» Task
Write out the material below again, unchanged.

» Data

-- START --

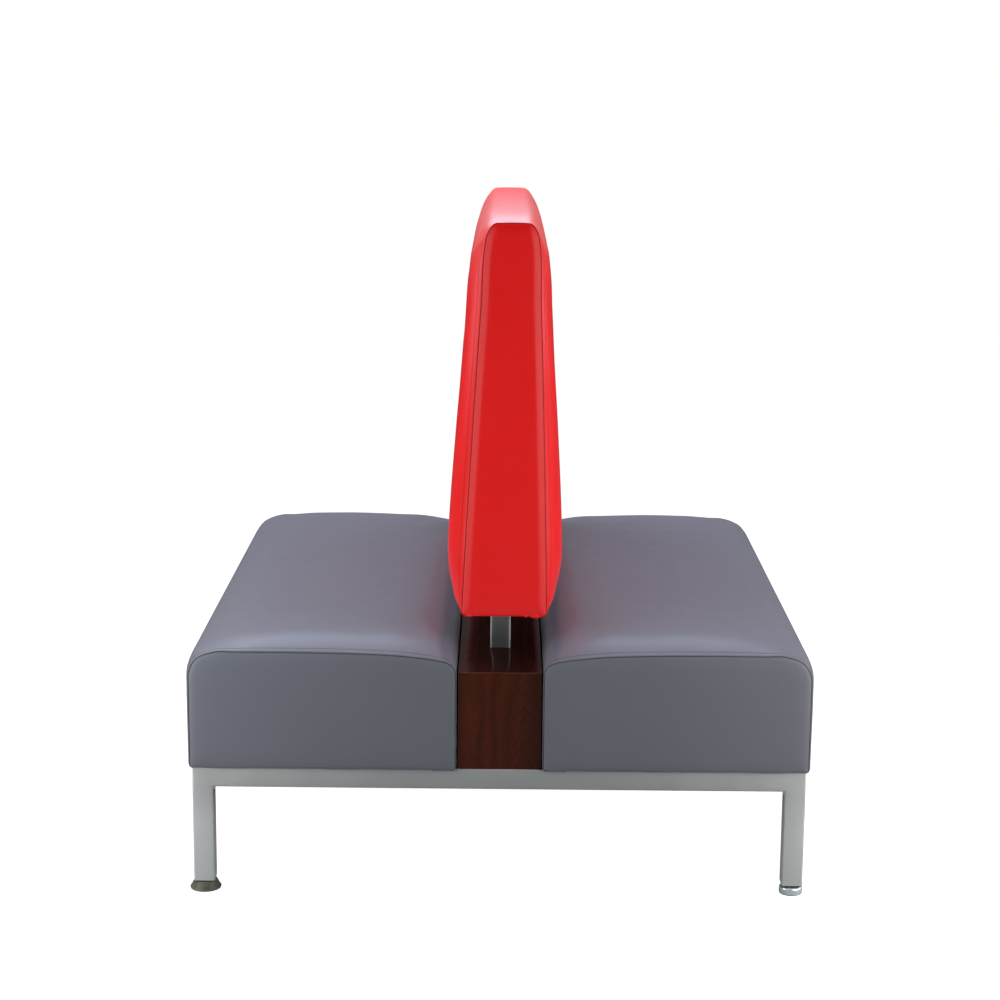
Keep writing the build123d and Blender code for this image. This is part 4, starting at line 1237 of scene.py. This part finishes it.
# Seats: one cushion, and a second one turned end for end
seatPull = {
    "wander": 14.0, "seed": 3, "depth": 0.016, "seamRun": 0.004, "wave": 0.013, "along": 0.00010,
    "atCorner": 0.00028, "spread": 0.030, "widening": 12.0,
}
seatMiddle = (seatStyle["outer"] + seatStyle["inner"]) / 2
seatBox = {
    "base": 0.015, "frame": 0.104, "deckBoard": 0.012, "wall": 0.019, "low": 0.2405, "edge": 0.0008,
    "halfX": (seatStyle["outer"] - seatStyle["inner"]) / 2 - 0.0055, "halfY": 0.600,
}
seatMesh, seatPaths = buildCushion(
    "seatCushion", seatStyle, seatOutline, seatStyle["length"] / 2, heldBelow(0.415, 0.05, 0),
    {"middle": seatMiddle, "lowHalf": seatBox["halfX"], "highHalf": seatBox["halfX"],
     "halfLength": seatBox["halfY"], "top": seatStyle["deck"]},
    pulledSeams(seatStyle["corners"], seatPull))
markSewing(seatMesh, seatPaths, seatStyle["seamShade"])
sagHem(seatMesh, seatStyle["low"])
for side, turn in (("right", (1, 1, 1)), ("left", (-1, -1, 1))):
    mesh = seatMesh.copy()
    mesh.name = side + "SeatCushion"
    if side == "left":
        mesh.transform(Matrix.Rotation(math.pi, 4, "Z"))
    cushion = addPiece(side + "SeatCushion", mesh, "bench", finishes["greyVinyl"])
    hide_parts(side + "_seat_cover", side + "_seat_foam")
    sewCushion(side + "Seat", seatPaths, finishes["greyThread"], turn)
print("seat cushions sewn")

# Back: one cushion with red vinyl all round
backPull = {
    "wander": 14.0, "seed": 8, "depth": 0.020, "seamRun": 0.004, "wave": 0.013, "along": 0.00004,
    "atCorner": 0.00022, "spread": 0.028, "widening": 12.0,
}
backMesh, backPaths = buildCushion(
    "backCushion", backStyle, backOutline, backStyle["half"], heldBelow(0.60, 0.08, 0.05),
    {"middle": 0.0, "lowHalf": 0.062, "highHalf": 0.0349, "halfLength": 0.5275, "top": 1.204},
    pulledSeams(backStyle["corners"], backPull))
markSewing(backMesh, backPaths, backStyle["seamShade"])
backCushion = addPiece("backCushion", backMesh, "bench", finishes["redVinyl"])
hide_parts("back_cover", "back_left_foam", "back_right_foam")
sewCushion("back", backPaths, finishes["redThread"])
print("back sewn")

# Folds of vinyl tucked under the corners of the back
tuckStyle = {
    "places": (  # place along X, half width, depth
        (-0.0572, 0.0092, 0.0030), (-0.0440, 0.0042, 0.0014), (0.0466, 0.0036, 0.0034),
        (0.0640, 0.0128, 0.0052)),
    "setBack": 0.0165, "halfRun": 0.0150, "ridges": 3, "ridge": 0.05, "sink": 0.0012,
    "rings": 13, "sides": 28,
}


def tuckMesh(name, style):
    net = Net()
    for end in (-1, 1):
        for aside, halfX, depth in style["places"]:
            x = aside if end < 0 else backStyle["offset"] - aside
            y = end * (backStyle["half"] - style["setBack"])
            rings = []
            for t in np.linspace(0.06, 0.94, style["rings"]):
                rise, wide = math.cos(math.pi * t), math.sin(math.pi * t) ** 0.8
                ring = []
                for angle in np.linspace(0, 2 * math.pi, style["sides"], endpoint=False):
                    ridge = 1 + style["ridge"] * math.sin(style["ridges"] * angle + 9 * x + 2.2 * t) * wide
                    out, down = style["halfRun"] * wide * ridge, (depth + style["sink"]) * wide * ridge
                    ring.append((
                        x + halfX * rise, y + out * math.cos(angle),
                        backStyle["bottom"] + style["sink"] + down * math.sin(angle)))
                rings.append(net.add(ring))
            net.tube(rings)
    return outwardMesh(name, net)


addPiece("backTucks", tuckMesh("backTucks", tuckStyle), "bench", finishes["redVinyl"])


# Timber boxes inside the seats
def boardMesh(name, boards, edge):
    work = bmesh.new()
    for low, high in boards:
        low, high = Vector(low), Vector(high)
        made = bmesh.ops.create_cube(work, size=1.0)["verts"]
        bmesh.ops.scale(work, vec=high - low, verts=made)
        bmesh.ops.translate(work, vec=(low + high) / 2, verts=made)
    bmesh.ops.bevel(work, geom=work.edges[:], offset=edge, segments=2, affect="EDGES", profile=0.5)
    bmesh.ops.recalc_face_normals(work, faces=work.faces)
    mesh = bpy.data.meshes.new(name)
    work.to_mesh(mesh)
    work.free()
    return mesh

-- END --

» Full answer
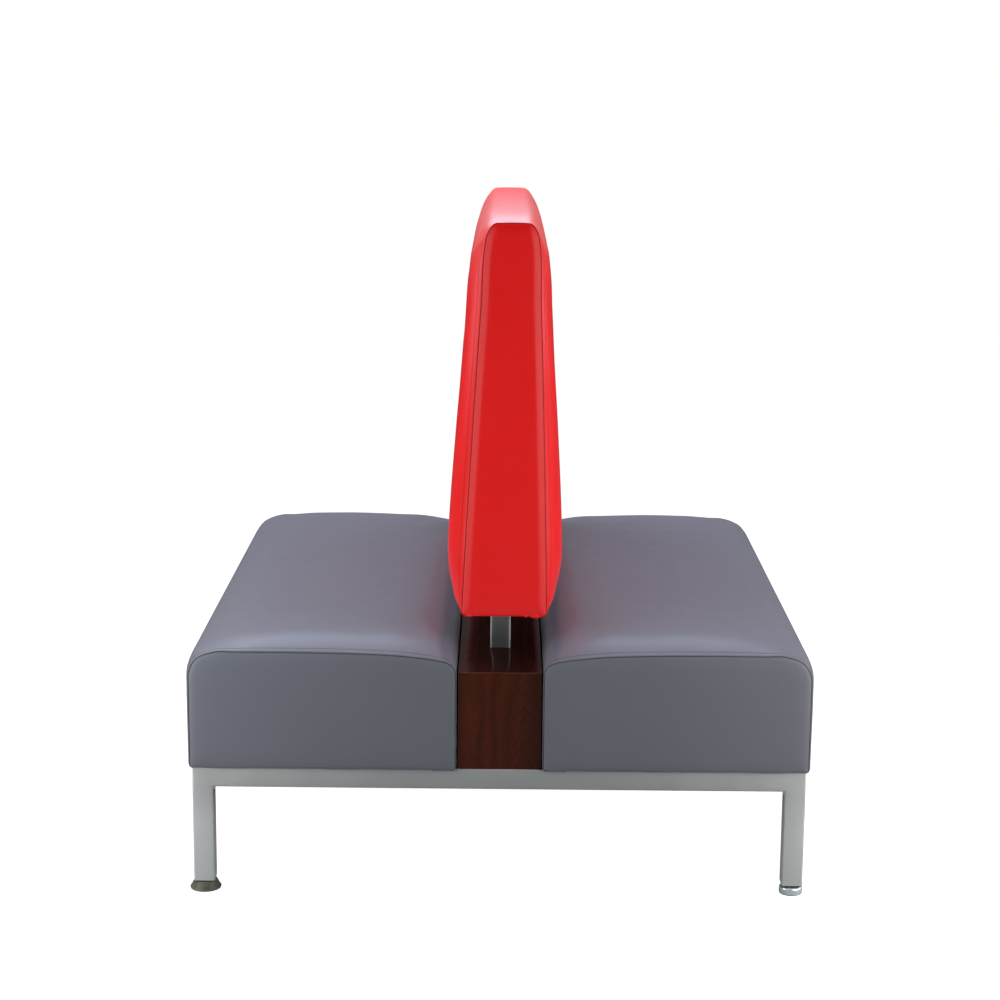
Keep writing the build123d and Blender code for this image. This is part 4, starting at line 1237 of scene.py. This part finishes it.
# Seats: one cushion, and a second one turned end for end
seatPull = {
    "wander": 14.0, "seed": 3, "depth": 0.016, "seamRun": 0.004, "wave": 0.013, "along": 0.00010,
    "atCorner": 0.00028, "spread": 0.030, "widening": 12.0,
}
seatMiddle = (seatStyle["outer"] + seatStyle["inner"]) / 2
seatBox = {
    "base": 0.015, "frame": 0.104, "deckBoard": 0.012, "wall": 0.019, "low": 0.2405, "edge": 0.0008,
    "halfX": (seatStyle["outer"] - seatStyle["inner"]) / 2 - 0.0055, "halfY": 0.600,
}
seatMesh, seatPaths = buildCushion(
    "seatCushion", seatStyle, seatOutline, seatStyle["length"] / 2, heldBelow(0.415, 0.05, 0),
    {"middle": seatMiddle, "lowHalf": seatBox["halfX"], "highHalf": seatBox["halfX"],
     "halfLength": seatBox["halfY"], "top": seatStyle["deck"]},
    pulledSeams(seatStyle["corners"], seatPull))
markSewing(seatMesh, seatPaths, seatStyle["seamShade"])
sagHem(seatMesh, seatStyle["low"])
for side, turn in (("right", (1, 1, 1)), ("left", (-1, -1, 1))):
    mesh = seatMesh.copy()
    mesh.name = side + "SeatCushion"
    if side == "left":
        mesh.transform(Matrix.Rotation(math.pi, 4, "Z"))
    cushion = addPiece(side + "SeatCushion", mesh, "bench", finishes["greyVinyl"])
    hide_parts(side + "_seat_cover", side + "_seat_foam")
    sewCushion(side + "Seat", seatPaths, finishes["greyThread"], turn)
print("seat cushions sewn")

# Back: one cushion with red vinyl all round
backPull = {
    "wander": 14.0, "seed": 8, "depth": 0.020, "seamRun": 0.004, "wave": 0.013, "along": 0.00004,
    "atCorner": 0.00022, "spread": 0.028, "widening": 12.0,
}
backMesh, backPaths = buildCushion(
    "backCushion", backStyle, backOutline, backStyle["half"], heldBelow(0.60, 0.08, 0.05),
    {"middle": 0.0, "lowHalf": 0.062, "highHalf": 0.0349, "halfLength": 0.5275, "top": 1.204},
    pulledSeams(backStyle["corners"], backPull))
markSewing(backMesh, backPaths, backStyle["seamShade"])
backCushion = addPiece("backCushion", backMesh, "bench", finishes["redVinyl"])
hide_parts("back_cover", "back_left_foam", "back_right_foam")
sewCushion("back", backPaths, finishes["redThread"])
print("back sewn")

# Folds of vinyl tucked under the corners of the back
tuckStyle = {
    "places": (  # place along X, half width, depth
        (-0.0572, 0.0092, 0.0030), (-0.0440, 0.0042, 0.0014), (0.0466, 0.0036, 0.0034),
        (0.0640, 0.0128, 0.0052)),
    "setBack": 0.0165, "halfRun": 0.0150, "ridges": 3, "ridge": 0.05, "sink": 0.0012,
    "rings": 13, "sides": 28,
}


def tuckMesh(name, style):
    net = Net()
    for end in (-1, 1):
        for aside, halfX, depth in style["places"]:
            x = aside if end < 0 else backStyle["offset"] - aside
            y = end * (backStyle["half"] - style["setBack"])
            rings = []
            for t in np.linspace(0.06, 0.94, style["rings"]):
                rise, wide = math.cos(math.pi * t), math.sin(math.pi * t) ** 0.8
                ring = []
                for angle in np.linspace(0, 2 * math.pi, style["sides"], endpoint=False):
                    ridge = 1 + style["ridge"] * math.sin(style["ridges"] * angle + 9 * x + 2.2 * t) * wide
                    out, down = style["halfRun"] * wide * ridge, (depth + style["sink"]) * wide * ridge
                    ring.append((
                        x + halfX * rise, y + out * math.cos(angle),
                        backStyle["bottom"] + style["sink"] + down * math.sin(angle)))
                rings.append(net.add(ring))
            net.tube(rings)
    return outwardMesh(name, net)


addPiece("backTucks", tuckMesh("backTucks", tuckStyle), "bench", finishes["redVinyl"])


# Timber boxes inside the seats
def boardMesh(name, boards, edge):
    work = bmesh.new()
    for low, high in boards:
        low, high = Vector(low), Vector(high)
        made = bmesh.ops.create_cube(work, size=1.0)["verts"]
        bmesh.ops.scale(work, vec=high - low, verts=made)
        bmesh.ops.translate(work, vec=(low + high) / 2, verts=made)
    bmesh.ops.bevel(work, geom=work.edges[:], offset=edge, segments=2, affect="EDGES", profile=0.5)
    bmesh.ops.recalc_face_normals(work, faces=work.faces)
    mesh = bpy.data.meshes.new(name)
    work.to_mesh(mesh)
    work.free()
    return mesh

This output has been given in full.